_What is expected_.
Report the number of lines that hold the string "body". Leave out any other text.

........

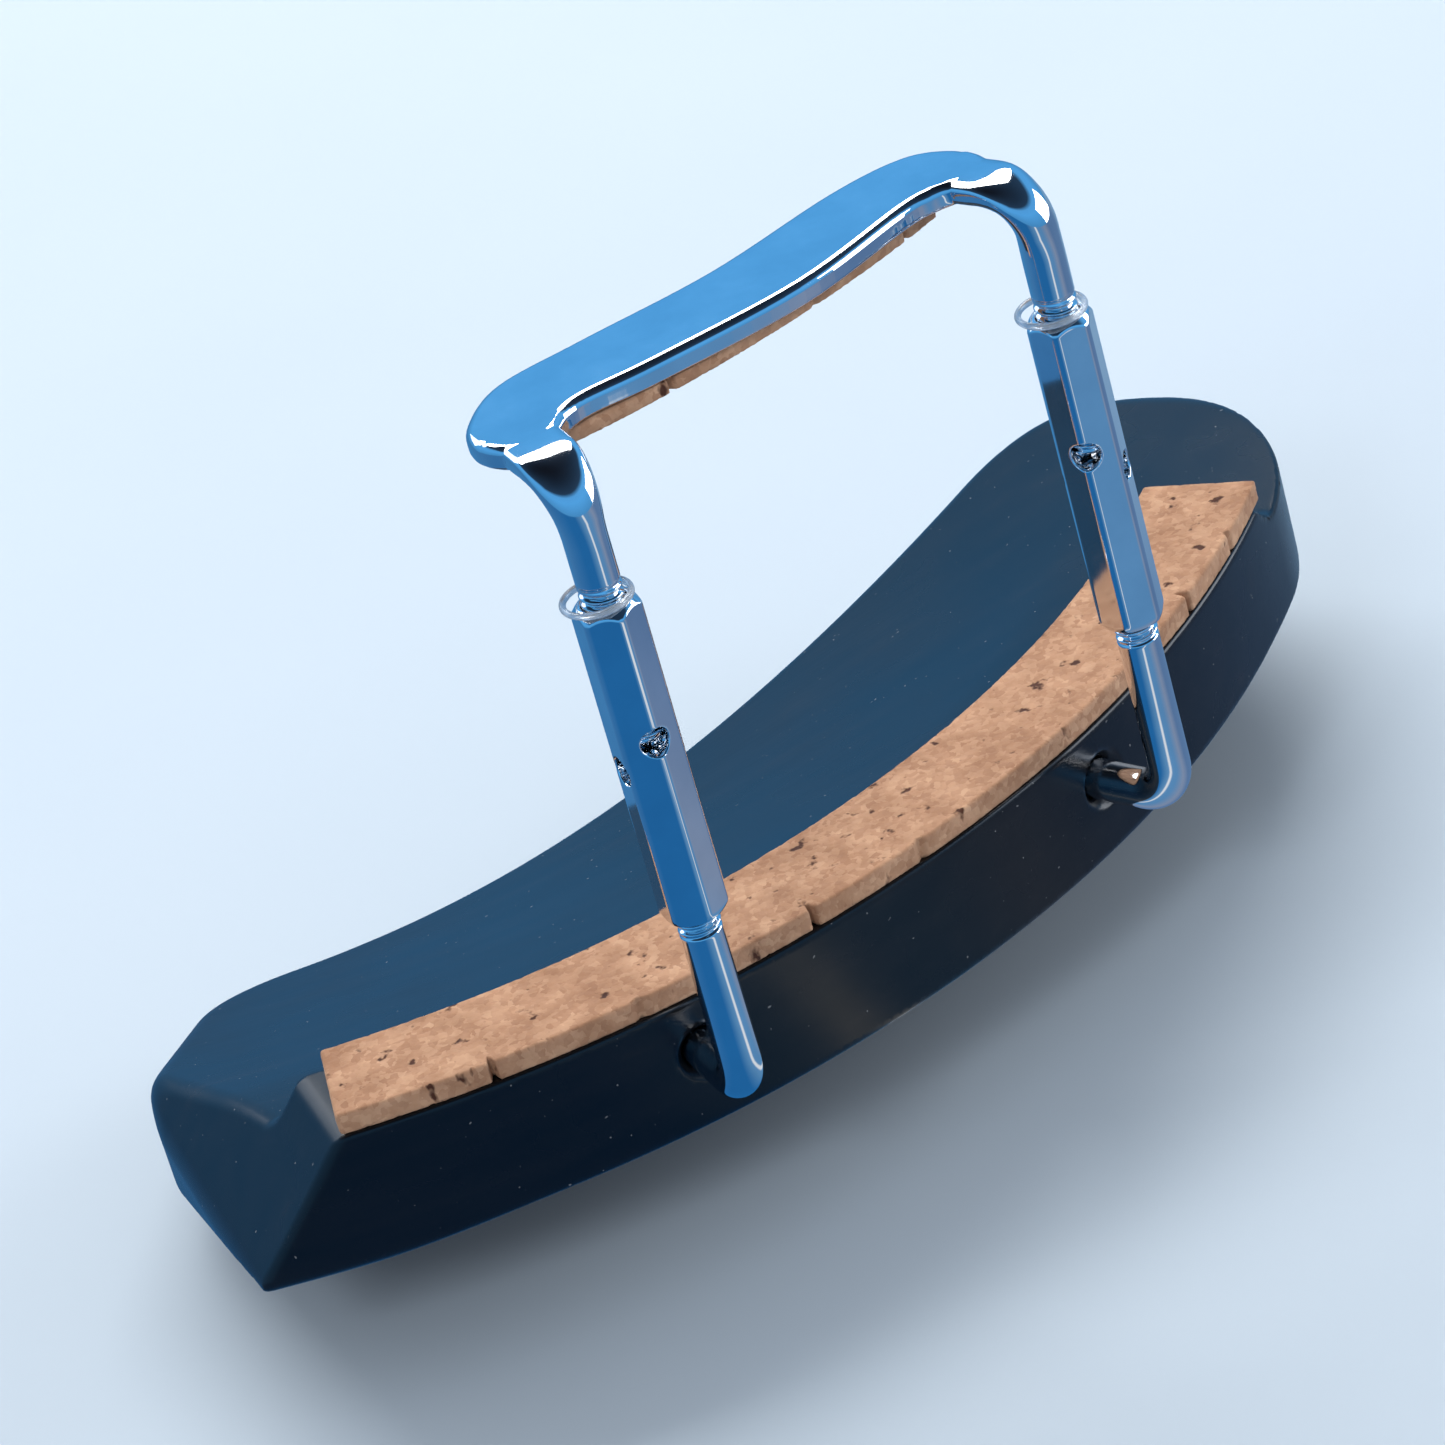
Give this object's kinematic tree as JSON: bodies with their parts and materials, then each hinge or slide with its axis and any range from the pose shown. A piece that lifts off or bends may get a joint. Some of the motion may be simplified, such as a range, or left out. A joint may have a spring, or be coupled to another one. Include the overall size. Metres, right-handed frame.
{
  "type": "violin chin rest",
  "caption": "Side-mounted chin rest for a violin: a dished black plate with a cork-lined foot and a chromed clamp of L-posts, turnbuckle barrels and a forged bracket.",
  "frame": {"origin": "centre of the underside of the box around the whole part, with the clamp as pictured", "axes": "+Z from the chin side to the clamp's bracket, square to the violin's back; +X to the violin's side; +Y towards its scroll. It is upside down as on a violin that lies face down."},
  "size_m": [0.0924, 0.0838, 0.0663],
  "materials": {
    "plate": "near-black ebony, oiled and polished to a satin sheen",
    "chrome": "bright chrome plate, polished",
    "cork": "natural cork sheet, fine granules with dark pores",
    "ring": "clear translucent plastic, slightly milky"
  },
  "bodies": {
    "plate_side": {"chin_plate": "plate", "plate_cork": "cork", "left_post": "chrome", "right_post": "chrome"},
    "left_ring": {"left_ring": "ring"},
    "left_barrel": {"left_barrel": "chrome"},
    "right_ring": {"right_ring": "ring"},
    "right_barrel": {"right_barrel": "chrome"},
    "bracket_side": {"bracket": "chrome", "bracket_cork": "cork"}
  },
  "joints": [
    {"name": "bracket_rise", "type": "slide", "parent": "plate_side", "child": "bracket_side", "axis": [0, 0, 1], "range_m": [-0.0024, 0.0096]},
    {"name": "left_rise", "type": "slide", "parent": "plate_side", "child": "left_ring", "axis": [0, 0, 1], "range_m": [-0.0012, 0.0048]},
    {"name": "left_turn", "type": "hinge", "parent": "left_ring", "child": "left_barrel", "pos_m": [-0.00641, -0.03943, 0.0561], "axis": [0, 0, 1], "range_deg": [-721, 2881]},
    {"name": "right_rise", "type": "slide", "parent": "plate_side", "child": "right_ring", "axis": [0, 0, 1], "range_m": [-0.0012, 0.0048]},
    {"name": "right_turn", "type": "hinge", "parent": "right_ring", "child": "right_barrel", "pos_m": [0.02827, -0.02024, 0.0561], "axis": [0, 0, 1], "range_deg": [-721, 2881]}
  ],
  "couplings": [
    {"joint": "left_rise", "follows": "bracket_rise", "ratio": 0.5},
    {"joint": "right_rise", "follows": "bracket_rise", "ratio": 0.5},
    {"joint": "left_turn", "follows": "bracket_rise", "rad_per_m": 5236},
    {"joint": "right_turn", "follows": "bracket_rise", "rad_per_m": 5236}
  ]
}
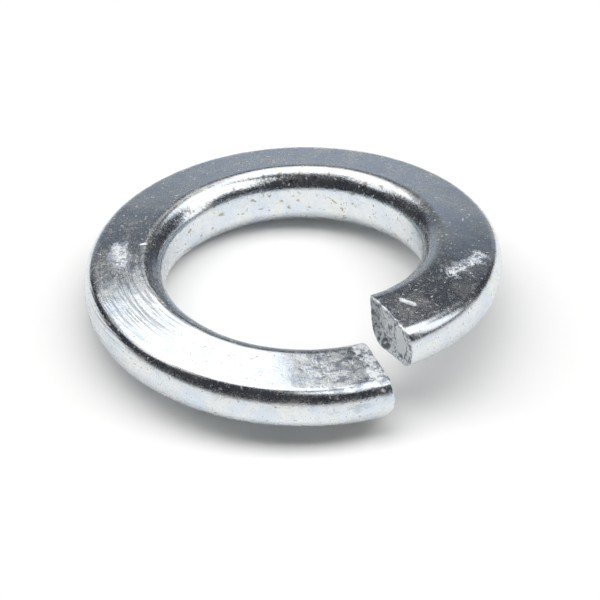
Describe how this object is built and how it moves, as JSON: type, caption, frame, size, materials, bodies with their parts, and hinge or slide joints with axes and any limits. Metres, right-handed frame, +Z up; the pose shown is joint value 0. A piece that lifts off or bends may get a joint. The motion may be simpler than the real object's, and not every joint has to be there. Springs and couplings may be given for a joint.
{
  "type": "spring lock washer",
  "caption": "Split spring lock washer: one left-hand turn of keystone-section steel wire with sheared ends, lying on its lower end, sized to go under the head of a bolt.",
  "frame": {"origin": "the point where the axis of the bore meets the surface that the washer lies on", "axes": "+Z up from the surface that the washer lies on. The split faces between +X and -Y, at -58 degrees from +X. The bore's axis leans 6.1 degrees from +Z towards +Y, because an unloaded washer rests on its lower end and on the side opposite"},
  "size_m": [0.0262, 0.0263, 0.0074],
  "materials": {
    "zinc_plated_steel": "bright zinc plating with fine wire-drawing lines, pits and nicks"
  },
  "bodies": {
    "root": {"spring_washer": "zinc_plated_steel"}
  },
  "joints": []
}
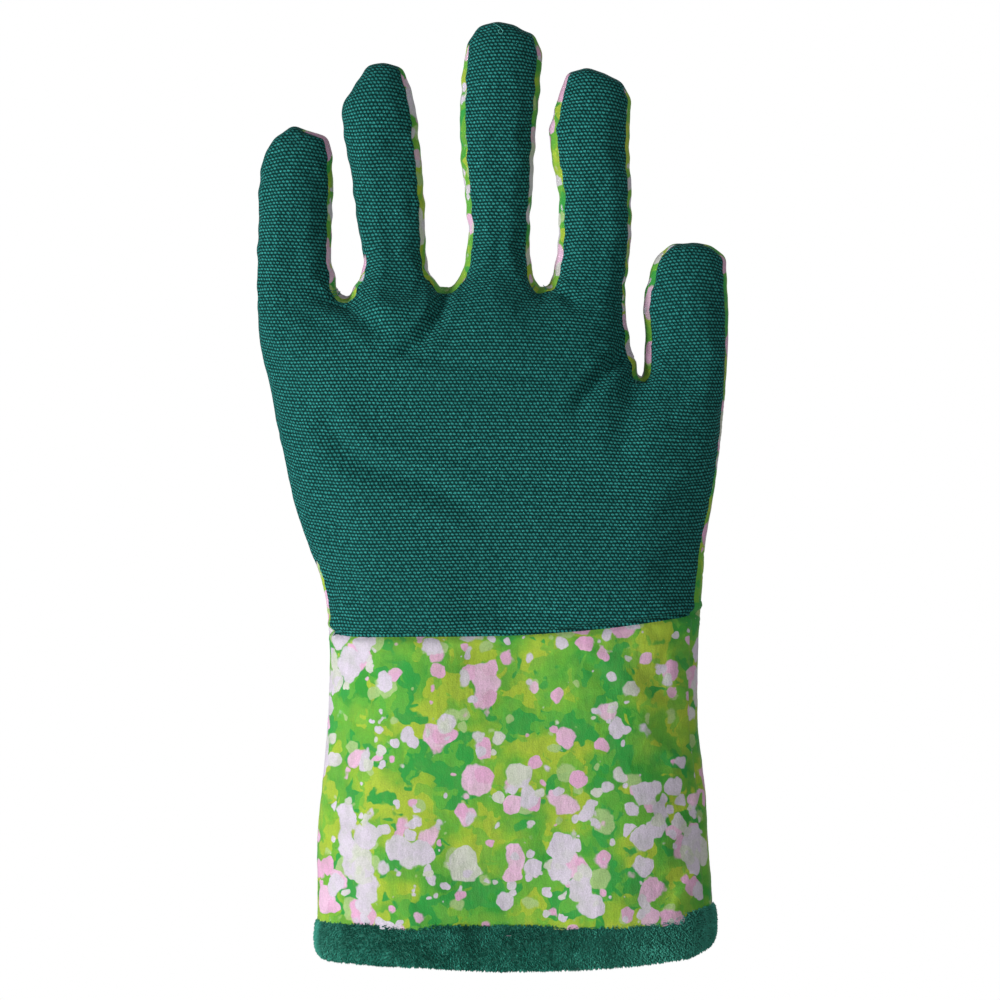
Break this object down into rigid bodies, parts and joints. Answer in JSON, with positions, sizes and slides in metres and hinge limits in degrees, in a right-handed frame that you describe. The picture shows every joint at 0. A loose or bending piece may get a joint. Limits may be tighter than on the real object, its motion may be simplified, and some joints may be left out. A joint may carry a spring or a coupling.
{
  "type": "work glove",
  "caption": "Lined right-hand work glove with a woven canvas palm, a printed velour back, a gauntlet cuff and a plush hem band.",
  "frame": {"origin": "centre of the cuff's mouth, in the plane of the hem's lower edge", "axes": "+Z from the cuff's mouth to the fingertips, -Y out of the palm, +X towards the thumb"},
  "size_m": [0.1384, 0.0316, 0.279],
  "materials": {
    "teal_canvas": "plain-woven canvas, matt",
    "printed_velour": "short-napped velour with a blotchy floral print",
    "plush_binding": "short plush pile",
    "lining_cloth": "brushed cotton lining"
  },
  "bodies": {
    "hand": {"hem_band": "plush_binding", "cuff_front": "printed_velour", "cuff_back": "printed_velour", "cuff_lining": "lining_cloth", "heel_canvas": "teal_canvas", "heel_print": "printed_velour", "heel_lining": "lining_cloth", "palm_canvas": "teal_canvas", "palm_print": "printed_velour", "palm_lining": "lining_cloth"},
    "little_lower": {"little_lower_canvas": "teal_canvas", "little_lower_print": "printed_velour", "little_lower_lining": "lining_cloth"},
    "little_upper": {"little_upper_canvas": "teal_canvas", "little_upper_print": "printed_velour", "little_upper_lining": "lining_cloth"},
    "ring_lower": {"ring_lower_canvas": "teal_canvas", "ring_lower_print": "printed_velour", "ring_lower_lining": "lining_cloth"},
    "ring_upper": {"ring_upper_canvas": "teal_canvas", "ring_upper_print": "printed_velour", "ring_upper_lining": "lining_cloth"},
    "middle_lower": {"middle_lower_canvas": "teal_canvas", "middle_lower_print": "printed_velour", "middle_lower_lining": "lining_cloth"},
    "middle_upper": {"middle_upper_canvas": "teal_canvas", "middle_upper_print": "printed_velour", "middle_upper_lining": "lining_cloth"},
    "index_lower": {"index_lower_canvas": "teal_canvas", "index_lower_print": "printed_velour", "index_lower_lining": "lining_cloth"},
    "index_upper": {"index_upper_canvas": "teal_canvas", "index_upper_print": "printed_velour", "index_upper_lining": "lining_cloth"},
    "thumb_lower": {"thumb_lower_canvas": "teal_canvas", "thumb_lower_print": "printed_velour", "thumb_lower_lining": "lining_cloth"},
    "thumb_upper": {"thumb_upper_canvas": "teal_canvas", "thumb_upper_print": "printed_velour", "thumb_upper_lining": "lining_cloth"}
  },
  "joints": [
    {"name": "little_root_bend", "type": "hinge", "parent": "hand", "child": "little_lower", "pos_m": [-0.0652, -0.0015, 0.2005], "axis": [1, 0, 0], "range_deg": [0, 80]},
    {"name": "little_middle_bend", "type": "hinge", "parent": "little_lower", "child": "little_upper", "pos_m": [-0.06424, -0.0015, 0.223], "axis": [1, 0, 0], "range_deg": [0, 80]},
    {"name": "ring_root_bend", "type": "hinge", "parent": "hand", "child": "ring_lower", "pos_m": [-0.0346, -0.0015, 0.2005], "axis": [1, 0, 0], "range_deg": [0, 80]},
    {"name": "ring_middle_bend", "type": "hinge", "parent": "ring_lower", "child": "ring_upper", "pos_m": [-0.03699, -0.0015, 0.232], "axis": [1, 0, 0], "range_deg": [0, 80]},
    {"name": "middle_root_bend", "type": "hinge", "parent": "hand", "child": "middle_lower", "pos_m": [-0.0052, -0.0015, 0.2005], "axis": [1, 0, 0], "range_deg": [0, 80]},
    {"name": "middle_middle_bend", "type": "hinge", "parent": "middle_lower", "child": "middle_upper", "pos_m": [-0.00491, -0.0015, 0.238], "axis": [1, 0, 0], "range_deg": [0, 80]},
    {"name": "index_root_bend", "type": "hinge", "parent": "hand", "child": "index_lower", "pos_m": [0.0223, -0.0015, 0.2005], "axis": [1, 0, 0], "range_deg": [0, 80]},
    {"name": "index_middle_bend", "type": "hinge", "parent": "index_lower", "child": "index_upper", "pos_m": [0.02225, -0.0015, 0.231], "axis": [1, 0, 0], "range_deg": [0, 80]},
    {"name": "thumb_root_bend", "type": "hinge", "parent": "hand", "child": "thumb_lower", "pos_m": [0.0496, -0.0015, 0.16705], "axis": [0.9397, 0, -0.342], "range_deg": [0, 70]},
    {"name": "thumb_middle_bend", "type": "hinge", "parent": "thumb_lower", "child": "thumb_upper", "pos_m": [0.05017, -0.0015, 0.191], "axis": [0.9397, 0, -0.342], "range_deg": [0, 70]}
  ]
}
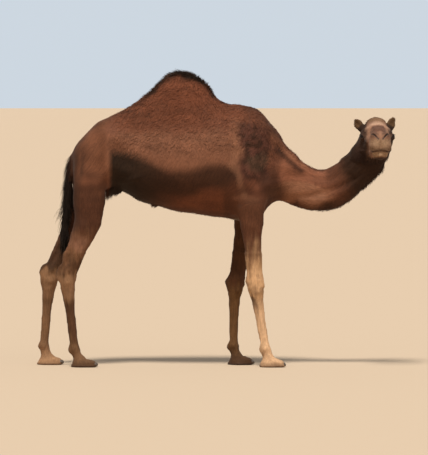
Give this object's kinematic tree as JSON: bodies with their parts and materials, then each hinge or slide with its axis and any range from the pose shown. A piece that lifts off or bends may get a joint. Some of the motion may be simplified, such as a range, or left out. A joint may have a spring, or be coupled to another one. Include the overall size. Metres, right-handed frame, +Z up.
{
  "type": "camel",
  "caption": "Life-size standing one-humped camel, a still animal figure with a low curved neck and its head turned to its right, resting on padded feet.",
  "frame": {"origin": "on the ground under the middle of the animal's bounding box", "axes": "+X forward along the body from tail to chest, +Y towards the animal's left side, +Z up"},
  "size_m": [2.5156, 0.8154, 2.0843],
  "materials": {
    "flank_coat": "dense curly reddish brown wool, matt",
    "mane_coat": "long near-black hair, matt",
    "leg_coat": "short smooth tan to brown hair",
    "face_coat": "very short tan-brown hair",
    "callus": "bare grey-brown horny skin, finely cracked",
    "nail": "dark horn, half gloss",
    "eye": "wet dark brown eye, glossy"
  },
  "bodies": {
    "root": {"hump": "flank_coat", "chest_pad": "callus", "trunk": "flank_coat", "neck_lower": "flank_coat", "neck_upper": "mane_coat", "tail": "mane_coat", "tail_tassel": "mane_coat", "foreleg_right_upper": "leg_coat", "foreleg_right_lower": "leg_coat", "foreleg_right_foot": "leg_coat", "toenail_foreleg_right_inner": "nail", "toenail_foreleg_right_outer": "nail", "foreleg_left_upper": "leg_coat", "foreleg_left_lower": "leg_coat", "foreleg_left_foot": "leg_coat", "toenail_foreleg_left_inner": "nail", "toenail_foreleg_left_outer": "nail", "hindleg_right_upper": "leg_coat", "hindleg_right_lower": "leg_coat", "hindleg_right_foot": "leg_coat", "toenail_hindleg_right_inner": "nail", "toenail_hindleg_right_outer": "nail", "hindleg_left_upper": "leg_coat", "hindleg_left_lower": "leg_coat", "hindleg_left_foot": "leg_coat", "toenail_hindleg_left_inner": "nail", "toenail_hindleg_left_outer": "nail", "head": "face_coat", "lower_jaw": "face_coat", "ear_left": "mane_coat", "ear_right": "mane_coat", "eye_left": "eye", "eye_right": "eye"}
  },
  "joints": []
}
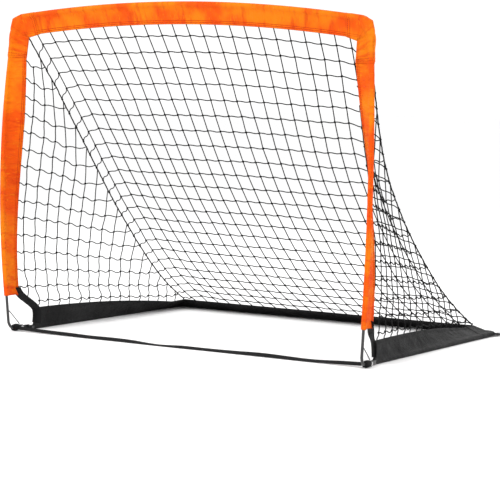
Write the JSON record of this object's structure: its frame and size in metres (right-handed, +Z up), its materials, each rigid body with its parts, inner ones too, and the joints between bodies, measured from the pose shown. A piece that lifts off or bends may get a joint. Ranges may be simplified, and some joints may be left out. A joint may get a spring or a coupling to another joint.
{
  "type": "folding soccer goal",
  "caption": "Folding football goal: an arched mouth frame in orange sleeves, a ground frame in black sleeves, and a black net; the corners hinge so it folds flat",
  "frame": {"origin": "on the ground under the middle of the standing goal", "axes": "+Z up, the mouth faces -Y, +X along the goal's width"},
  "size_m": [1.2012, 0.9562, 0.9522],
  "materials": {
    "orange_fabric": "matte",
    "black_fabric": "matte",
    "net_twine": "matte",
    "black_cord": "matte",
    "stretch_cord": "matte",
    "black_webbing": "matte",
    "bare_steel": "satin",
    "coated_steel": "satin",
    "fibreglass": "satin"
  },
  "bodies": {
    "rear_bar": {"back_net": "net_twine", "left_peg_loop": "black_cord", "left_rear_bracket": "coated_steel", "left_rear_pole": "fibreglass", "left_rear_rivet": "bare_steel", "rear_ferrule": "bare_steel", "rear_sleeve": "black_fabric", "right_peg_loop": "black_cord", "right_rear_bracket": "coated_steel", "right_rear_pole": "fibreglass", "right_rear_rivet": "bare_steel"},
    "left_side": {"left_corner_strap": "black_webbing", "left_foot_bracket": "coated_steel", "left_front_strap": "black_webbing", "left_seam_cord": "black_cord", "left_side_net": "net_twine", "left_side_pole": "fibreglass", "left_side_rear_bracket": "coated_steel", "left_side_sleeve": "black_fabric"},
    "right_side": {"right_corner_strap": "black_webbing", "right_foot_bracket": "coated_steel", "right_front_strap": "black_webbing", "right_seam_cord": "black_cord", "right_side_net": "net_twine", "right_side_pole": "fibreglass", "right_side_rear_bracket": "coated_steel", "right_side_sleeve": "black_fabric"},
    "left_post": {"left_elbow_rod": "coated_steel", "left_foot_rivet": "bare_steel", "left_post_ferrule": "bare_steel", "left_post_pole": "fibreglass", "left_post_sleeve": "orange_fabric", "left_post_top_bracket": "coated_steel", "left_stay_cord": "stretch_cord", "left_strap_loop": "black_webbing", "left_top_rivet": "bare_steel"},
    "right_post": {"right_elbow_rod": "coated_steel", "right_foot_rivet": "bare_steel", "right_post_ferrule": "bare_steel", "right_post_pole": "fibreglass", "right_post_sleeve": "orange_fabric", "right_post_top_bracket": "coated_steel", "right_stay_cord": "stretch_cord", "right_strap_loop": "black_webbing", "right_top_rivet": "bare_steel"},
    "crossbar": {"crossbar_ferrule": "bare_steel", "crossbar_left_bracket": "coated_steel", "crossbar_left_corner_cover": "orange_fabric", "crossbar_right_bracket": "coated_steel", "crossbar_right_corner_cover": "orange_fabric", "crossbar_sleeve": "orange_fabric", "left_crossbar_pole": "fibreglass", "right_crossbar_pole": "fibreglass"}
  },
  "joints": [
    {"name": "left_rear_hinge", "type": "hinge", "parent": "rear_bar", "child": "left_side", "pos_m": [-0.575, 0.449, 0.0073], "axis": [0, 0, 1], "range_deg": [0, 41.3], "deforming": ["back_net", "left_corner_strap", "left_front_strap", "left_seam_cord", "left_side_net"]},
    {"name": "right_rear_hinge", "type": "hinge", "parent": "rear_bar", "child": "right_side", "pos_m": [0.575, 0.449, 0.0073], "axis": [0, 0, -1], "range_deg": [0, 41.3], "deforming": ["right_corner_strap", "right_front_strap", "right_seam_cord", "right_side_net"]},
    {"name": "left_foot_hinge", "type": "hinge", "parent": "left_side", "child": "left_post", "pos_m": [-0.5743, -0.399, 0.009], "axis": [-1, 0, 0], "range_deg": [0, 90]},
    {"name": "right_foot_hinge", "type": "hinge", "parent": "right_side", "child": "right_post", "pos_m": [0.5743, -0.399, 0.009], "axis": [-1, 0, 0], "range_deg": [0, 90]},
    {"name": "left_top_hinge", "type": "hinge", "parent": "left_post", "child": "crossbar", "pos_m": [-0.575, -0.455, 0.857], "axis": [0, 1, 0], "range_deg": [0, 41.3], "deforming": ["crossbar_left_corner_cover", "crossbar_right_corner_cover"]}
  ],
  "couplings": [
    {"joint": "right_foot_hinge", "follows": "left_foot_hinge", "ratio": 1},
    {"joint": "left_rear_hinge", "follows": "left_foot_hinge", "ratio": 0.4588},
    {"joint": "right_rear_hinge", "follows": "left_foot_hinge", "ratio": 0.4588},
    {"joint": "left_top_hinge", "follows": "left_foot_hinge", "ratio": 0.4588}
  ]
}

........

_Complete response_.
2